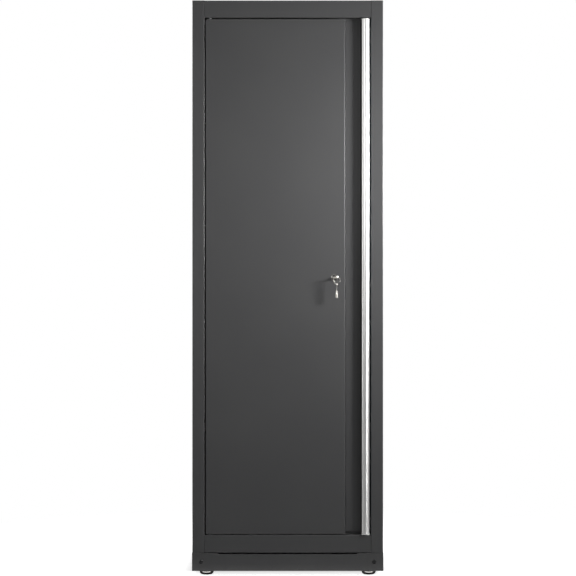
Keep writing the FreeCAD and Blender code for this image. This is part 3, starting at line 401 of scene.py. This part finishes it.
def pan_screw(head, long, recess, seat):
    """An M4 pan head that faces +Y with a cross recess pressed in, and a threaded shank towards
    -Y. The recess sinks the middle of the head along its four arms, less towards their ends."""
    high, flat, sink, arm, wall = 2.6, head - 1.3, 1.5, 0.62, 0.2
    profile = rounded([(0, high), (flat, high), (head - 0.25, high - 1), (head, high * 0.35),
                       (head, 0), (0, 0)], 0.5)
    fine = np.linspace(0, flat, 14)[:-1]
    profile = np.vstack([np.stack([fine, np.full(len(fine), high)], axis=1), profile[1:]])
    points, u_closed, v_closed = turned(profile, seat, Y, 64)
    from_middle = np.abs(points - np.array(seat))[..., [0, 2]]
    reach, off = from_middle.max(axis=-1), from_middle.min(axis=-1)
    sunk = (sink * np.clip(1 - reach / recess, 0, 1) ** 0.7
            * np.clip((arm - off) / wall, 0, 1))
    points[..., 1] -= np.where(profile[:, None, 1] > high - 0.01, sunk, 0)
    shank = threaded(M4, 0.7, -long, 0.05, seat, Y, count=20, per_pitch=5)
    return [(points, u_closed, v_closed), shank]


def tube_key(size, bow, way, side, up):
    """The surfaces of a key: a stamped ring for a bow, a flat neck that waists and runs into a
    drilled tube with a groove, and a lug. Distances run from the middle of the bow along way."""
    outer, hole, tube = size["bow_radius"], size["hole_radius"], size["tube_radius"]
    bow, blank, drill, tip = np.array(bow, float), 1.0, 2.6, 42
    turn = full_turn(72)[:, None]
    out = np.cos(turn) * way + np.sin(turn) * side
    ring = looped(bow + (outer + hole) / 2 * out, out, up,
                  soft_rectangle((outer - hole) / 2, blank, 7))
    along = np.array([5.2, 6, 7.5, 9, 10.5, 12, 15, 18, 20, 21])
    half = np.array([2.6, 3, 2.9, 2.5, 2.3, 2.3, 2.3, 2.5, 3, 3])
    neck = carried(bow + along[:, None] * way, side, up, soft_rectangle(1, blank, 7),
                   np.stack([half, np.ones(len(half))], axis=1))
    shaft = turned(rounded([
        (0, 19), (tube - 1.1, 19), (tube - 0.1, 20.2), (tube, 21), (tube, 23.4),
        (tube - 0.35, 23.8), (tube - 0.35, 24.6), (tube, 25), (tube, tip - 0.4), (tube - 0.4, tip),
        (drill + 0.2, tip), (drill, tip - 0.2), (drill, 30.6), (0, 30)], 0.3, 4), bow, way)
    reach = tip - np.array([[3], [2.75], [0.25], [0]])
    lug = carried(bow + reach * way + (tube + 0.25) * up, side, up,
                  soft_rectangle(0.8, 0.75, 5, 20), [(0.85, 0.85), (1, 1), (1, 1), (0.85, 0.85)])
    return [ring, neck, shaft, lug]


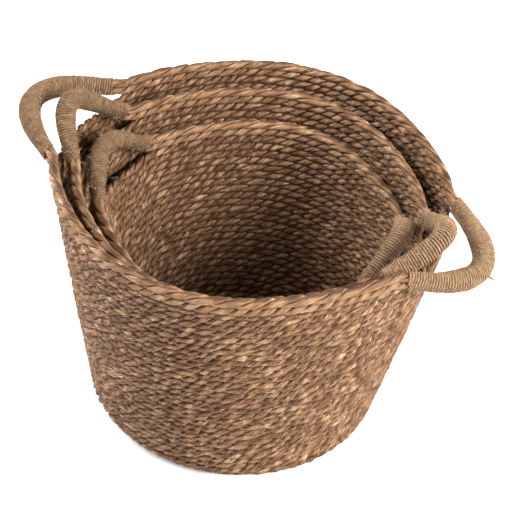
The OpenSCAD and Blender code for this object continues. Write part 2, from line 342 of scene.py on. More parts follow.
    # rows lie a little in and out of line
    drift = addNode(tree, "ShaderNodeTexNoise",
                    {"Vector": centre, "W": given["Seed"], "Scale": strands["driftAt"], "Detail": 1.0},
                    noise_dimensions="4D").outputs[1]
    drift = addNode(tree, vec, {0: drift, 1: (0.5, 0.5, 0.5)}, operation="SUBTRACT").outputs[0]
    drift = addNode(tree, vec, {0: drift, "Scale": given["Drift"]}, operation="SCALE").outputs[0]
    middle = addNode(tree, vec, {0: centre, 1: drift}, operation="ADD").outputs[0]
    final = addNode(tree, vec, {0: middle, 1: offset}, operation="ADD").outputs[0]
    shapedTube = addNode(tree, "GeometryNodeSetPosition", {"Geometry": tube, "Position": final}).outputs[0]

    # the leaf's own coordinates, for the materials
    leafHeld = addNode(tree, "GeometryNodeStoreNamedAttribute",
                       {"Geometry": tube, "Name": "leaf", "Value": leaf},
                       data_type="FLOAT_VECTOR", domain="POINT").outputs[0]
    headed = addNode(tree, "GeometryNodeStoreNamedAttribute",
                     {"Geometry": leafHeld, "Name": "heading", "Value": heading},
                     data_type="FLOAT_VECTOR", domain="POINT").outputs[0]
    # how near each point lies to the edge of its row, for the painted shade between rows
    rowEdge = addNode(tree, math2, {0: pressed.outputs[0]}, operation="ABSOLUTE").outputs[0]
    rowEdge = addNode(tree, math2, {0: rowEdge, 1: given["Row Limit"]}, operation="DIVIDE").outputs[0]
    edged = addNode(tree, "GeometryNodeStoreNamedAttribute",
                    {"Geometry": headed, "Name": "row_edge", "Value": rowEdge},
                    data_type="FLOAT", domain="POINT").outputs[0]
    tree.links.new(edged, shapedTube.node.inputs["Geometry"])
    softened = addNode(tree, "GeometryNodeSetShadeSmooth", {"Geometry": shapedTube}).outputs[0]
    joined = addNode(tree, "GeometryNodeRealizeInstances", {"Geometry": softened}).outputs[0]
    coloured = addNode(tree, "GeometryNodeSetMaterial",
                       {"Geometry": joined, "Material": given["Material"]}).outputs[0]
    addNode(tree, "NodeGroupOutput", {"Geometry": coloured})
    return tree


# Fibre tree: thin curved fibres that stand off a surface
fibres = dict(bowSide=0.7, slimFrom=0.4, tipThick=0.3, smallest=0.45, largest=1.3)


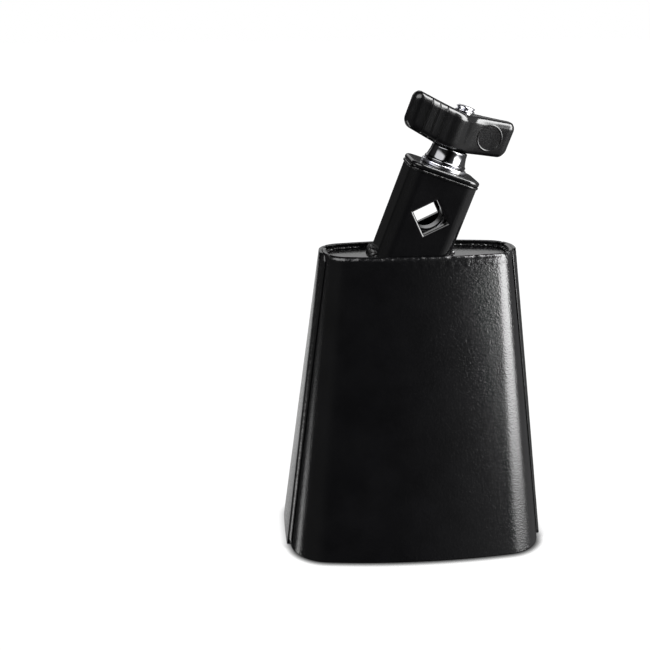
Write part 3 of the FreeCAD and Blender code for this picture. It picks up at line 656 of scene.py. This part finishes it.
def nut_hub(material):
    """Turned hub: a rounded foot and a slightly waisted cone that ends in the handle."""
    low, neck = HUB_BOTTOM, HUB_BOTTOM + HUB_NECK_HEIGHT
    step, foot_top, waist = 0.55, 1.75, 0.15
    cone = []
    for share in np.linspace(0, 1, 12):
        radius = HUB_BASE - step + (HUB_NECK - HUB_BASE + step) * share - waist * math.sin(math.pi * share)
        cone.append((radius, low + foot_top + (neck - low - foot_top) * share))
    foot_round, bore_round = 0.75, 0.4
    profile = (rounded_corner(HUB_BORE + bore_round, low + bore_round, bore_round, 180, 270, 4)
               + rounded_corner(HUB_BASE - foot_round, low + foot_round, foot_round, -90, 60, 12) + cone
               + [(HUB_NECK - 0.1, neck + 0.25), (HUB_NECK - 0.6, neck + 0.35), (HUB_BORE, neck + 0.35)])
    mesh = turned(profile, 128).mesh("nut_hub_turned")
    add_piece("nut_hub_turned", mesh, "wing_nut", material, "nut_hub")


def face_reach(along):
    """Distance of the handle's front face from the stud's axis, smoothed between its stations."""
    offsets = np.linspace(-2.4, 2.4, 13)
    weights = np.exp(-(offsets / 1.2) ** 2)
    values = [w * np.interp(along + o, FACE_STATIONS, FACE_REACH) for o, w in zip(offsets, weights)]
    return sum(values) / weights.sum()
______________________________
What the task asks
Look over the listing above. Pick out and copy every line that includes "code".

Answer to this exercise
Keep writing the FreeCAD and Blender code for this image. This is part 3, starting at line 401 of scene.py. This part finishes it.
The OpenSCAD and Blender code for this object continues. Write part 2, from line 342 of scene.py on. More parts follow.
Write part 3 of the FreeCAD and Blender code for this picture. It picks up at line 656 of scene.py. This part finishes it.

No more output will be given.